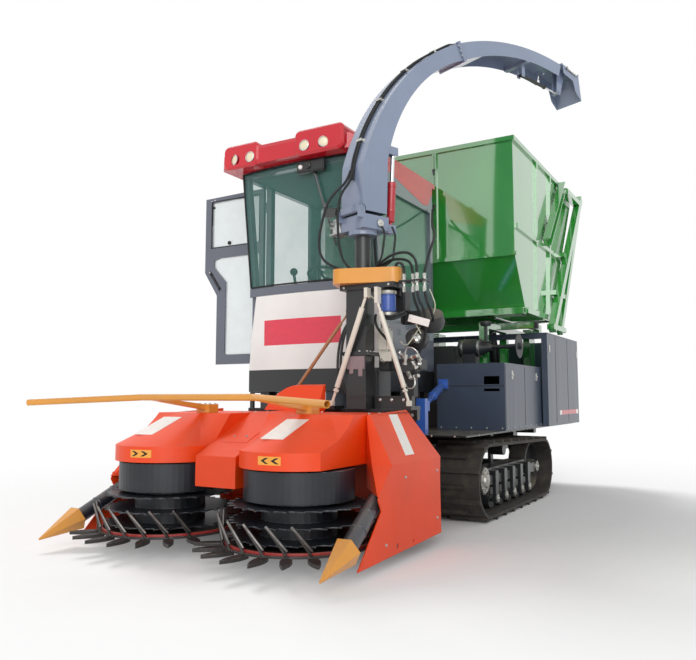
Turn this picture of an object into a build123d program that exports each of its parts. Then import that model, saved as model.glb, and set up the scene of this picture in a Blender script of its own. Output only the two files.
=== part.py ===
from build123d import *
import os
from math import atan2, cos, hypot, pi, radians, sin

# Crawler forage harvester.  Millimetres.  +Z up, the machine drives towards -Y,
# +X is the machine's left.  The origin is on the ground, on the centre plane, near the middle of
# the tracks' ground contact.
os.makedirs("parts", exist_ok=True)

# ---- driving dimensions ---------------------------------------------------------------------
HALF_WIDTH = 1120           # half width over the tracks and the header
SHEET = 6                   # sheet steel wall of covers and boxes
SEAT_FIT = 0.5              # a wheel or roller stands this far off the belt it runs in
PIN_FIT = 1                 # radial play of a pin in its eye

# crawler tracks
TRACK_WIDTH = 450
BELT = 26                   # belt thickness without lugs
LUG_HEIGHT, LUG_LENGTH, LUG_COUNT = 24, 36, 44
SPROCKET_Y, SPROCKET_Z = -800, 330
IDLER_Y, IDLER_Z = 885, 310
SPROCKET_TEETH = 16
ROLLER_RADIUS, ROLLER_COUNT = 92, 5
TRACK_INNER_X = HALF_WIDTH - TRACK_WIDTH
TRACK_X = TRACK_INNER_X + TRACK_WIDTH / 2

# chassis and deck
RAIL_X, RAIL_WIDTH = 330, 100
RAIL_BOTTOM, RAIL_TOP = 400, 580
DECK_TOP, DECK_SHEET = 714, 14
DECK_UNDER = DECK_TOP - DECK_SHEET
DECK_HALF_WIDTH = 1050
DECK_FRONT, DECK_REAR = -1180, 2480

# cutter header, hinged to the crop housing at its top
HEADER_PIVOT_Y, HEADER_PIVOT_Z = -1740, 860
HEADER_PIVOT_X = 560
HEADER_TOP, HEADER_REAR = 930, -1800
ROTOR_X, ROTOR_Y = 545, -2780
DRUM_RADIUS, DRUM_BOTTOM, DRUM_TOP = 350, 395, 582
DISC_RADIUS, DISC_SHEET, DISC_TEETH, TOOTH_DEPTH = 445, 8, 28, 36
DISC_LEVELS = (372, 275, 180)
ROTOR_CORE_RADIUS, ROTOR_SHAFT_RADIUS = 240, 60
FLOOR_TOP, FLOOR_SHEET, FLOOR_RADIUS = 135, 14, 475
COVER_RADIUS, COVER_BAND_BOTTOM, COVER_BAND_TOP, COVER_TOP = 378, 592, 697, 908
PANEL_INNER_X = 850
LIFT_X, LIFT_BASE, LIFT_EYE = 530, (-1140, 470), (-1765, 325)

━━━

> Problem requirements
Set down every line of the listing above again, exactly as given.

> Reply to the exercise
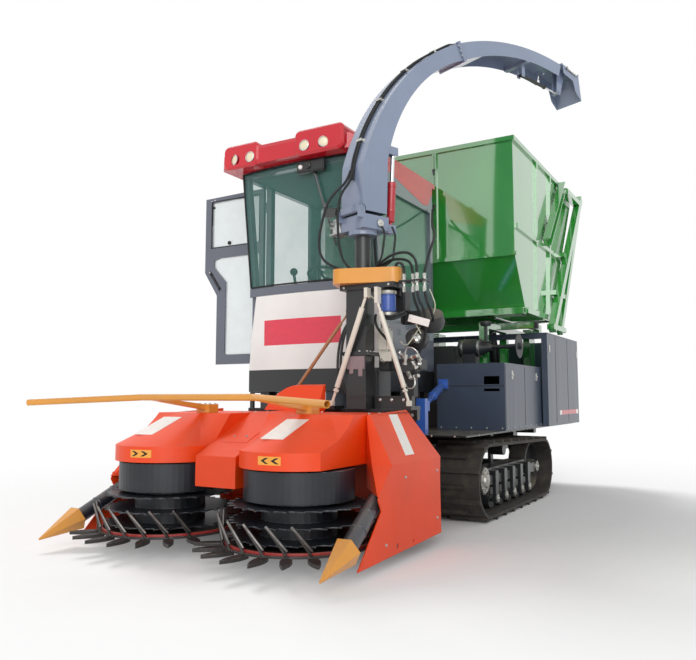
Turn this picture of an object into a build123d program that exports each of its parts. Then import that model, saved as model.glb, and set up the scene of this picture in a Blender script of its own. Output only the two files.
=== part.py ===
from build123d import *
import os
from math import atan2, cos, hypot, pi, radians, sin

# Crawler forage harvester.  Millimetres.  +Z up, the machine drives towards -Y,
# +X is the machine's left.  The origin is on the ground, on the centre plane, near the middle of
# the tracks' ground contact.
os.makedirs("parts", exist_ok=True)

# ---- driving dimensions ---------------------------------------------------------------------
HALF_WIDTH = 1120           # half width over the tracks and the header
SHEET = 6                   # sheet steel wall of covers and boxes
SEAT_FIT = 0.5              # a wheel or roller stands this far off the belt it runs in
PIN_FIT = 1                 # radial play of a pin in its eye

# crawler tracks
TRACK_WIDTH = 450
BELT = 26                   # belt thickness without lugs
LUG_HEIGHT, LUG_LENGTH, LUG_COUNT = 24, 36, 44
SPROCKET_Y, SPROCKET_Z = -800, 330
IDLER_Y, IDLER_Z = 885, 310
SPROCKET_TEETH = 16
ROLLER_RADIUS, ROLLER_COUNT = 92, 5
TRACK_INNER_X = HALF_WIDTH - TRACK_WIDTH
TRACK_X = TRACK_INNER_X + TRACK_WIDTH / 2

# chassis and deck
RAIL_X, RAIL_WIDTH = 330, 100
RAIL_BOTTOM, RAIL_TOP = 400, 580
DECK_TOP, DECK_SHEET = 714, 14
DECK_UNDER = DECK_TOP - DECK_SHEET
DECK_HALF_WIDTH = 1050
DECK_FRONT, DECK_REAR = -1180, 2480

# cutter header, hinged to the crop housing at its top
HEADER_PIVOT_Y, HEADER_PIVOT_Z = -1740, 860
HEADER_PIVOT_X = 560
HEADER_TOP, HEADER_REAR = 930, -1800
ROTOR_X, ROTOR_Y = 545, -2780
DRUM_RADIUS, DRUM_BOTTOM, DRUM_TOP = 350, 395, 582
DISC_RADIUS, DISC_SHEET, DISC_TEETH, TOOTH_DEPTH = 445, 8, 28, 36
DISC_LEVELS = (372, 275, 180)
ROTOR_CORE_RADIUS, ROTOR_SHAFT_RADIUS = 240, 60
FLOOR_TOP, FLOOR_SHEET, FLOOR_RADIUS = 135, 14, 475
COVER_RADIUS, COVER_BAND_BOTTOM, COVER_BAND_TOP, COVER_TOP = 378, 592, 697, 908
PANEL_INNER_X = 850
LIFT_X, LIFT_BASE, LIFT_EYE = 530, (-1140, 470), (-1765, 325)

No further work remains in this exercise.